I am seeing a big change. A couple of years back, people would say that the Government’s welfare reforms were all about “those terrible scroungers—it’s not me and mine, it’s somebody else.” Now, people come to my surgeries and ask, “Why is this happening to me? I’m not a scrounger. How come this is happening? I’ve worked hard all my life, so why is it happening to me?” People are not inherently either workless or working. People move in and out of work, particularly at the lower-paid end of the spectrum.
We know why the measure had to be brought in this year. It was because the Government’s economic policies had failed. I am glad the hon. Member for Eastbourne decided to raise the question of jobs. It is frequently said in this place that 1 million private sector jobs have been created, and therefore our economic policy is working. The Prime Minister says it all the time. In January 2011, within a short time of coming into office, the Government told us that half a million new private sector jobs had been created. Presumably that was the true figure at the time. Many of us think that one of the reasons for the increase in jobs was the economic stimulus applied by the previous Government; it was certainly very soon for the coalition Government’s policies to have taken effect. If that figure was correct and the figure of 1 million is correct, since then—two years ago—apparently only half a million jobs have been created. But—it is a big but—in that period, 170,000 jobs in colleges were reclassified from the public to the private sector, and 100,000 jobs appear to be unpaid work placements. At the last Department for Work and Pensions questions, the employment Minister, the hon. Member for Fareham (Mr Hoban) admitted that unpaid jobs were being counted in the total. Apparently, the Prime Minister does not know, because he still talks about his million jobs and how wonderful it all is.

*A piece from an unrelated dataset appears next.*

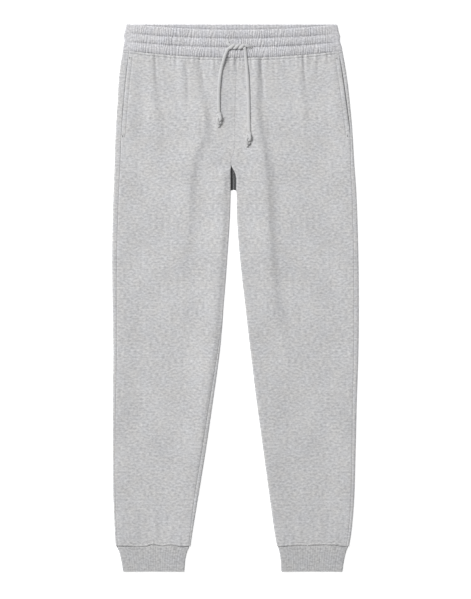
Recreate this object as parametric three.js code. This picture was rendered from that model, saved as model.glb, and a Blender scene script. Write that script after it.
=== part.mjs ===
// Jogger sweatpants laid flat on their back: waist towards +Y, front up, underside on z = 0.
// Every piece of cloth is a thin closed wall, worked out section by section down the garment.
// "Depth" is the distance down from the back waist edge; "right" and "left" are the wearer's.

import * as THREE from "three";
import { mergeVertices } from "three/addons/utils/BufferGeometryUtils.js";

// Driving dimensions, in millimetres
const LENGTH = 1020;
const CLOTH = 2;
const LAYER_GAP = 0.9;
const SEAM_GAP = 0.3;
const FOLD_RADIUS = 3.7;
const BAND_WALL = 3.1;
const BAND_FRONT_HEIGHT = 7.4;
const BAND_DEPTH = 50;
const BAND_CHANNELS = 3;
const BAND_WAVES = 80;
const CUFF_WALL = 2.5;
const CUFF_FRONT_HEIGHT = 5.9;
const CUFF_SEAM_DEPTH = 972.7;
const CUFF_RIBS = 24;
const CROTCH_SPLIT_DEPTH = 262;
const CROTCH_DEPTH = 309;
const PARTING_END_DEPTH = 310.2;
const BACK_RISE_X = -3.4;
const FRONT_DROOP = 13;
const DROOP_HALF_WIDTH = 198;
const DROOP_END_DEPTH = 150;
const CUFF_BOW = 1.6;
const HEM_BOW = 0.5;
const CUFF_BOW_REACH = 40;
const POCKET_LIFT = 1.4;
const CORD_DIAMETER = 5.5;

const FRONT_HEIGHT = 2 * CLOTH + LAYER_GAP;
const HALF_PI = Math.PI / 2;

// How far the rolled-up folds reach over the front, and down the leg before they are fully round
const ROLL_REACH = 56;
const OUTER_EASE = 24;
const INNER_EASE = 20;
const INNER_TURN = 22;
const BACK_TURN = 10;

// Below the waistband the front drops away from it by a step, in soft ripples
const BAND_STEP = 0.6;
const BAND_REACH = 22;
const RIPPLE = { height: 0.7, reach: 26, length: 16.5, drift: 126 };

// The outline: the outer edge of each leg, as laid
const OUTLINE = [
  { depth: 50, right: -210.4, left: 199.6 },
  { depth: 95, right: -216.9, left: 207.4 },
  { depth: 142, right: -219.8, left: 213 },
  { depth: 198, right: -223.5, left: 218 },
  { depth: 262, right: -225.6, left: 221.8 },
  { depth: 310, right: -227.5, left: 225.3 },
  { depth: 365, right: -229.2, left: 227.5 },
  { depth: 440, right: -230, left: 229.4 },
  { depth: 514, right: -229.4, left: 230 },
  { depth: 607, right: -227.9, left: 229.4 },
  { depth: 700, right: -228.7, left: 226.4 },
  { depth: 793, right: -228.8, left: 224.2 },
  { depth: 886, right: -227.7, left: 221.4 },
  { depth: 942, right: -225.3, left: 216.8 },
  { depth: 973, right: -223.4, left: 212.1 },
];

// The inner edge of each leg, from the foot of the centre front seam down
const INNER_OUTLINE = [
  { depth: 262, right: -8.1, left: -8.1 },
  { depth: 267, right: -8.2, left: -6.2 },
  { depth: 273, right: -8.2, left: -3.2 },
  { depth: 280, right: -8.2, left: -0.4 },
  { depth: 288, right: -8.1, left: 1.2 },
  { depth: 310, right: -8.1, left: 1.2 },
  { depth: 365, right: -9.8, left: 2.7 },
  { depth: 440, right: -14.8, left: 8.5 },
  { depth: 514, right: -20.4, left: 16.7 },
  { depth: 607, right: -28.4, left: 27.5 },
  { depth: 700, right: -41, left: 38.8 },
  { depth: 793, right: -54.6, left: 51.5 },
  { depth: 886, right: -69.7, left: 64.1 },
  { depth: 942, right: -78.8, left: 71.9 },
  { depth: 973, right: -83.5, left: 77.2 },
];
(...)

I am delighted that my hon. Friend has allowed me to intervene to point out that the other big contributors to the million new jobs total are people on short and zero hours contracts. They are classified as employed when they are not being paid.
I thank my hon. Friend for that point. I was about to say that many of the jobs are exactly of that nature, which ratchets up the support payments. People on low earnings or who work very part-time hours are the very people who depend on housing benefit and, in many cases, tax credits. When we look at that situation, we see that the wonderful recovery in jobs is really not so wonderful. Indeed, some of the jobs are so part-time as to be almost invisible.

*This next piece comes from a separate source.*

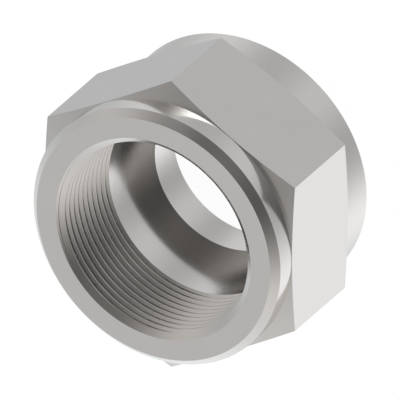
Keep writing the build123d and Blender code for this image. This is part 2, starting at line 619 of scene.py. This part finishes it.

Life is very difficult for people who work in those kinds of jobs. They often have to start work at very difficult hours. A constituent who came to see me was desperate to work, and she found a job, but it meant that she had to get from Edinburgh to Livingston, which is about 20 miles. Without a car, it is quite a long way—it may be 18 miles; my figures might not be quite right. She had to get there for 7 o’clock in the morning. How can someone do that when they do not have a car and public transport is either non-existent or very expensive? That job did not last long, because she could not keep it up.
Another constituent was told by a large department store, for which she had worked for a number of years in a job that fitted with her children’s school hours, that that option was no longer available to her. She now had to work for just 12 hours—she had previously managed to work for 20 hours—or she had to go on a flexible contract so that she could be called in whenever the shop wanted her. That was difficult—in fact, virtually impossible—for her because of things such as child care arrangements. She could not just suddenly come in on a Saturday or come in of an evening. The job had suited her needs, and it had brought a reasonable income that enabled her to support her children. Now she was told, “Well, if you don’t like it, there are plenty of people looking for these jobs and we can fill them very easily. If you do not want the new contract you can simply leave.”
That is the kind of job offer that many people are getting. If, on top of that, tax credits, which have been frozen for the past couple of years, go up by only 1%, and housing benefit payments are limited, those people will indeed suffer.
Has my hon. Friend made an estimate of the number of people who have to juggle two, three or more part-time jobs? How many of the new posts that have been created are occupied by just one person who is trying to juggle different jobs and doing just a few hours in each one every day?
That is a good question. We need to know far more detail about those figures. We know from the people who come to see us, the people we talk to and the people we meet when we go around our constituencies exactly what is happening: if people can get more than one part-time job they will do so in order to make up their income, but it can be difficult for them.
That is the backdrop to these provisions. That is the bigger picture that the public will want to understand, as they realise that this will actually happen over the next few years. It has begun to hit many people hard, and it can only get worse. We must make it clear that if we are to be part of a society that is truly one in which we are all in it together, we should not go down that road.
My hon. Friend is spot on. It is very difficult for families at the moment and it is about to get worse. The Minister mentioned the housing benefit changes. Some places are under-occupied and we all have families coming to us regularly—almost weekly—saying that they need an extra bedroom. Surely the Minister and other Government Members know, however, that to marry up families who are under-occupying and those who are overcrowding is a mammoth task.
Not only is it a mammoth task, but, in fact, if it was possible to reshuffle people into the right-sized houses within a reasonable time scale, there would be no saving to the Government; and yet they have a saving in their budget.
I will finish the sentence. It goes on to say
“when looking at the fiscal consolidation as a whole.”
In other words, when looking at everything, which is what we were asked to do.
The other half of what the IFS said referred to the people in the lowest income deciles and the losses that they will incur. The cash reduction for people on the highest incomes will not impinge on their well-being in anything like the same way as these measures, including the 1% increase, will impinge on the poorest.
In fact, the IFS figures are based on the percentage increases and, as we have been reminded repeatedly in the debate, the cash amounts for the very highest income earners are far higher for any given percentage figure. So, even taking percentages instead of cash amounts, the highest earners have, in the IFS’s words, been “hit the hardest”.